TMR is also entering the Evo IX for Rooklyn and Long to drive in Targa West in Western Australia on September 9-10.

Iconic WA rally driver Ross Dunkerton won the initial Targa West last September in an Evo VIII Mitsubishi Lancer.

TMR is now in its third year under the leadership of Heaphy, the renowned touring and sports car engineer and team manager who worked with Mark Skaife, Jim Richards, Craig Lowndes and Wayne Gardner in V8 Supercar racing.

Heaphy returned to his roots in rallying in 2004, taking the helm at a new-look TMR which began by campaigning a pair of automatic all-wheel-drive Magna VR-Xs that ran almost faultlessly and took Dunkerton to the Australia Cup that year.

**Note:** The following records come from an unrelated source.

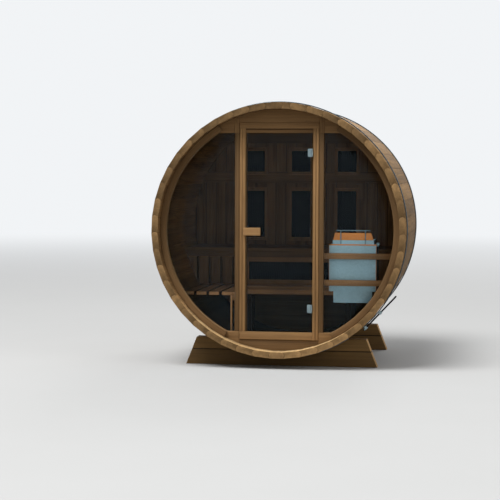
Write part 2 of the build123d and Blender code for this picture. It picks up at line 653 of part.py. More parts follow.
def bent_rail(x0, x1, y, top):
    """Thin rail over the heater, on two posts that stand on its body."""
    high = top + ROD_RISE
    length = x1 - x0 - 2 * ROD_INSET
    rail = Pos((x0 + x1) / 2, FRONT + y, high) * Cylinder(ROD_R, length, rotation=(0, 90, 0))
    for x in (x0 + ROD_POSTS[0], x1 - ROD_POSTS[1]):
        rail = rail + Pos(x, FRONT + y, (high + top) / 2) * Cylinder(ROD_R, high - top)
        rail = rail + Pos(x, FRONT + y, top + ROD_R / 2) * Cylinder(ROD_FOOT, ROD_R)
    return rail


def main():
    """Build every node and write it to its own file."""
    os.makedirs("parts", exist_ok=True)
    nodes = {}
    for made in (shell_nodes(), front_wall(), door_frame(), door(), frame_hinges()):
        nodes.update(made)
    nodes["hoop_front"], bolt_front = hoop(HOOP_FROM_END)
    rod_rear, bolt_rear = hoop(LENGTH - HOOP_FROM_END)
    nodes["hoop_rear"] = mirror(rod_rear, about=Plane.YZ)
    nodes["hoop_bolts"] = [bolt_front, mirror(bolt_rear, about=Plane.YZ)]
    cradles = [cradle(CRADLE_FROM_FRONT), cradle(LENGTH - CRADLE_FROM_REAR - CRADLE_T)]
    nodes["cradle_lower_boards"] = [lower for lower, upper in cradles]
    nodes["cradle_upper_boards"] = [upper for lower, upper in cradles]
    for made in (rear_bench(), foot_boards(), rear_wall(), heater()):
        nodes.update(made)
    for name, shape in nodes.items():
        save(name, shape)
    print(len(nodes), "nodes")


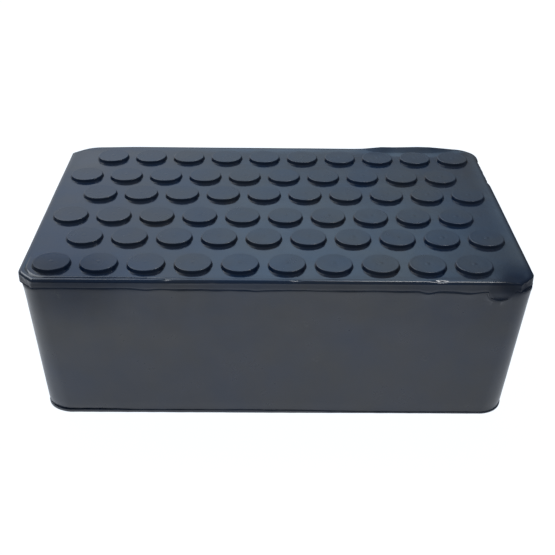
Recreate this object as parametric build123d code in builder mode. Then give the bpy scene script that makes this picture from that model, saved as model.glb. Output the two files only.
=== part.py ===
from build123d import *
import math
import os

# A moulded rubber block for lifts and jacks: a drafted body under a studded plate, all one piece.
# Millimetres, +X along the length, +Y towards the back, +Z up, origin under the middle of the block.

# Overall, measured over the fin at the parting line, which is the widest line of the block
block_length = 150.0
block_width = 100.0
plate_level = 50.0

# Plate, formed by the upper half of the mould
plate_depth = 3.2
plate_draft = 1.0
rim_radius = 0.7
front_corner_cut = 5.0
cut_end_radius = 4.0
back_left_radius = 10.0
back_right_radius = 8.0

# Thin fin of flash round the parting line
fin_height = 0.4
fin_proud = 0.1

# Body, formed by the lower half of the mould, which closed a little to the right of the upper half
ledge = 0.6
body_draft = 4.25
body_corner_radius = 5.5
mould_shift = 0.4

# Trimmed lip of flash round the base
lip_height = 1.4
lip_proud = 0.45

# Half-moon tongue of spilled rubber under the plate, near the front right corner
tongue_from_right = 10.5
tongue_radius = 3.8
tongue_rise = 0.8
tongue_proud = 0.4

# Ridge of flash with two low humps, on the back rim towards the right
ridge_from_right = 23.5
ridge_length = 33.0
ridge_rise = 0.6
ridge_root = 0.5
ridge_thickness = 0.4
ridge_from_back = 0.5

# Studs, in two interleaved grids: the front one stands half a pitch to the left of the back one.
# As many columns and rows stand on the plate as fit inside the margin.
stud_diameter = 10.8
stud_height = 1.0
stud_pitch = 13.75
grid_row_pitch = 31.3
row_step = 16.55
stud_margin = 2.0
field_x = -0.5
field_y = -0.9

parting_level = plate_level - plate_depth
body_length = block_length - 2 * ledge
body_width = block_width - 2 * ledge
body_taper = parting_level * math.tan(math.radians(body_draft))
lip_length = body_length - 2 * body_taper + 2 * lip_proud
lip_width = body_width - 2 * body_taper + 2 * lip_proud
lip_radius = body_corner_radius + lip_proud
tongue_x = block_length / 2 - tongue_from_right
ridge_x = block_length / 2 - ridge_from_right
ridge_y = block_width / 2 - ridge_from_back
stagger = stud_pitch / 2
field_length = block_length - 2 * (stud_margin + abs(field_x)) - stagger - stud_diameter
field_width = block_width - 2 * (stud_margin + abs(field_y)) - row_step - stud_diameter
stud_columns = math.floor(field_length / stud_pitch) + 1
grid_rows = math.floor(field_width / grid_row_pitch) + 1

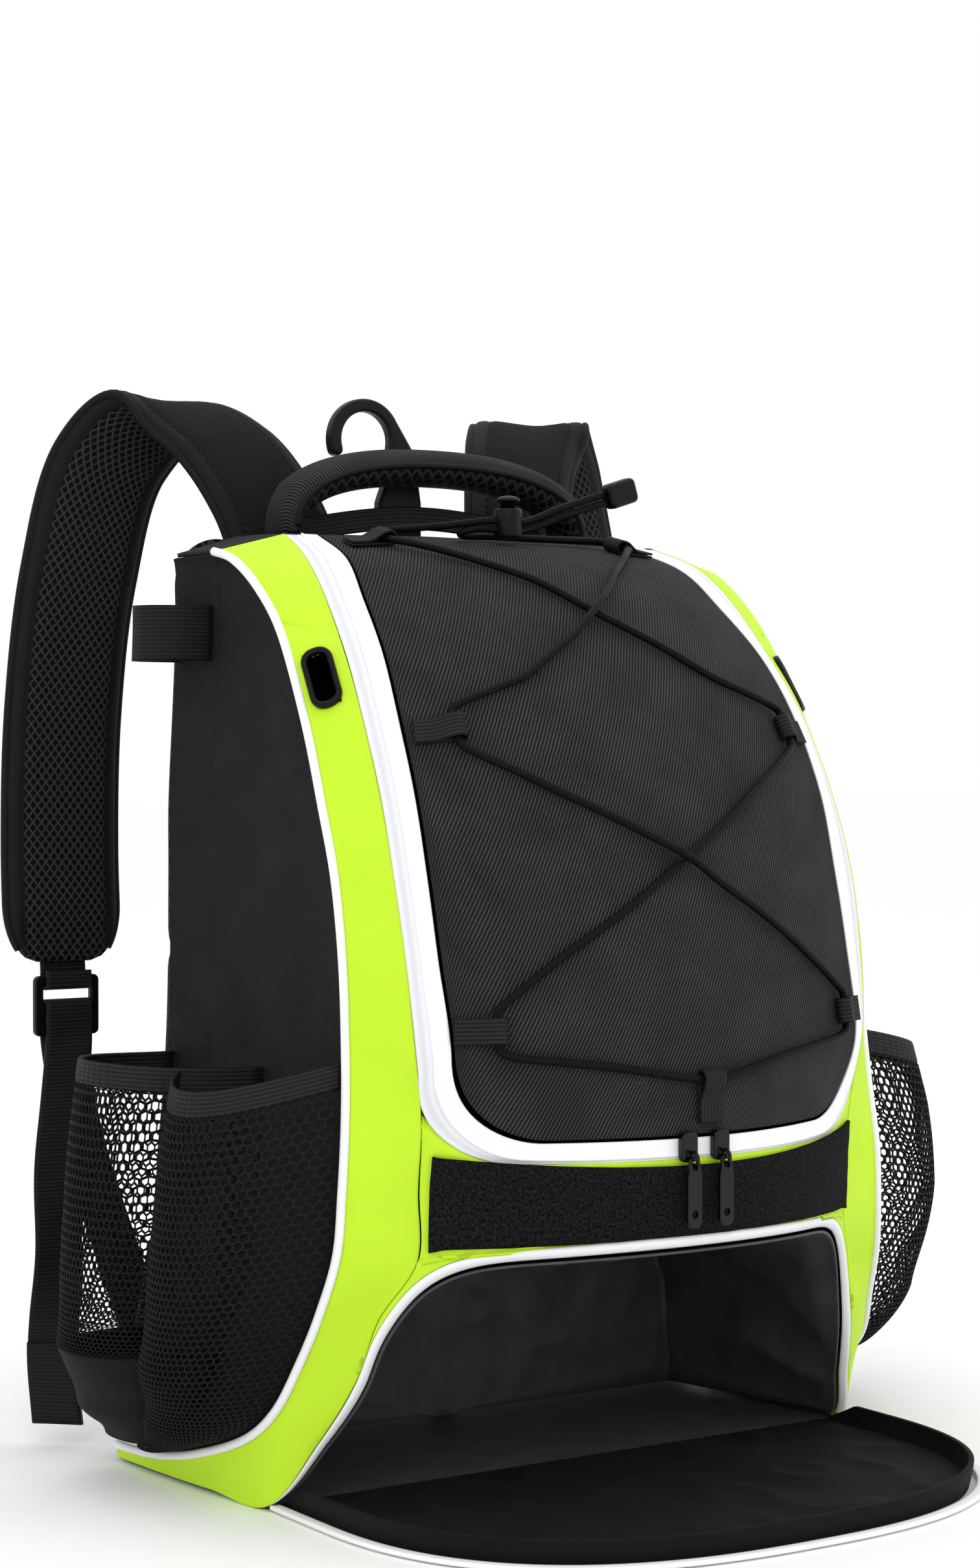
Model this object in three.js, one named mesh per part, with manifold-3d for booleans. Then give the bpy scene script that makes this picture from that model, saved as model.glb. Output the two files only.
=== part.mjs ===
import * as THREE from 'three';
import { mergeVertices } from 'three/addons/utils/BufferGeometryUtils.js';
import Module from 'manifold-3d';

// A backpack for two bats. Millimetres, +Z up, the front faces -Y, and x = 0 is its middle.
// The origin lies on the underside of the base, on the floor that the bag stands on.

const wasm = await Module();
wasm.setup();

// driving sizes of the body
const bodyHeight = 457;
const bodyDepth = 243;
const bodyHalfWidth = 152;
const backY = 105;
const backPadding = 12;
const padEdgeDrop = 5;
const backBottom = 4;
const backTopInset = 2;
const backCorner = 24;
const clothWall = 2;
const netWall = 1.5;
const seamGap = 0.3;
const zipSeam = 1.2;
const archSeam = 1.7;
const pipingRadius = 2.1;
const pipingRoom = pipingRadius + 1.3;

// front panel, its zip, the lower band and the shoe compartment
const panelBottom = 172;
const panelCorner = 40;
const zipBottom = 162;
const zipCorner = 40;
const stripTop = 159.5;
const stripTopRise = 6.5;
const stripBottom = 127;
const stripBottomRise = 2.5;
const stripHalfWidth = 121;
const stripThickness = 2;
const archTop = 125.5;
const archDrop = 7.5;
const archTape = 4;
const tunnelBackY = 88;
const tunnelHeight = 112;
const tunnelHalfWidth = 148;
const tunnelSag = 5;
const liningWall = 1.2;
const flapHalfWidth = 162;
const flapReach = 182;
const flapStraight = 44;
const flapThickness = 2.6;
const flapRim = 12;
const flapTape = 5;

// handle, hook and harness
const handleHalfSpan = 88;
const handleRise = 37;
const handleBandRise = 9;
const handleBandHeight = 12;
const handleWidth = 30;
const handleThickness = 19;
const hookRod = 4;
const hookRadius = 18;
const hookOffset = 21;
const hookNeckRise = 22;
const hookPlateHalf = 13;
const hookThickness = 7.5;
const hookX = -7;
const hookCentreRise = 54;
const hookFootDrop = 35;
const tabHalf = 29;
const tabHeight = 26;
const strapTipX = 171;
const strapStandOff = 77;
const strapDrop = 217;
const strapWidth = 62;
const strapThickness = 14;
const webbingWidth = 25;
const webbingThickness = 1.5;
const lockWidth = 36;
const lockHeight = 31;
const lockThickness = 4;
const lockBar = 5;
const lockMiddle = -1.5;
const lockInFront = 2.6;
const lockUnderTip = 22.5;
const tailTurn = 0.5;
const foldRoom = 0.8;

// side pockets and the bands that steady the bats
const pocketTop = 204;
const pocketRearY = 97;
const pocketSplit = 0.45;
const hemHeight = 12;
const hemThickness = 2.2;
const baseTop = 66;
const baseBottom = 14;
const ballPocketBottom = 15;
const batStrapDrop = 51;
const batStrapHeight = 27;
const batStrapReach = 33;
const batStrapFrontY = 66;
const batStrapRearY = 101;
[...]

Last year was TMR’s first as an outright contender in the ARC and, with Pedder and Weston in an Evo VIII, it won the South Australian round of the championship, finished runner-up in the Tasmanian round in the Huon Valley, and in the top three in seven of the 12 heats.

Pedder was second in the 2004 championship until an unfortunate crash in the first heat of the final round at Bathurst, NSW, saw him finish fourth in the most competitive Group N (showroom production) rally championship in the world.

Pedder and Weston stand fourth in the driver and co-driver championships this season after their share of misfortunes in the Canberra and West Australian rounds but are hopeful of realising the Evo IX’s potential at this weekend’s Queensland round.